I always laugh when I see these predictable comments about "face" when talking about Asian companies, like they are so beholden to their culture they can't make individual judgments.

I wonder if we applied this culture talk to Western companies how funny it would sound.

The reason Facebook is firing so many people is because individualism "is far more important for them than 'teaching lessons' to anyone, particularly employees who are probably considered expendable."

simplify · 2024-10-22T03:56:54 1729569414

I don't get it, aren't individual judgements made in the context of culture?

How does your example sound funny?

gwervc · 2024-10-22T12:40:55 1729600855

Every company worldwide, including US ones are trying to "save face" when anything bad happens. This is why we have corporate speech.
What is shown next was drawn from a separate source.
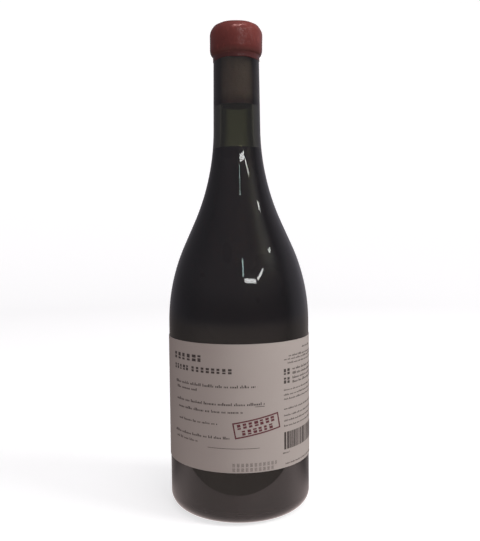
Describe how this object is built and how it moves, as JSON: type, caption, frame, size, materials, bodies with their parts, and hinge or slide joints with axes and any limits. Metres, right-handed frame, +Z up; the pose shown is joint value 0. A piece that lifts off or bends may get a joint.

noobermin · 2024-10-23T02:37:19 1729651039

Kindly, a lot of people are upset about my comment because they're American and have never worked with (or in particular, for) Chinese professionals. Losing face plays a very different role for them than mere embarrassment which is the closest analog in western contexts. For example read this[1].

Individualism does explain many aspects of American culture as do other cultural traits, such as puritanism, a focus on hypocrisy, etc. Face is just one of those aspects of Chinese culture westerns don't really understand unless they've had exposure to it. It however explains many things about modern Chinese culture that are hard to fathom otherwise.

https://www.china-mike.com/chinese-culture/cult-of-face/

simplify · 2024-10-22T15:13:55 1729610035

Certainly, but how they go about it differs depending on their values, no?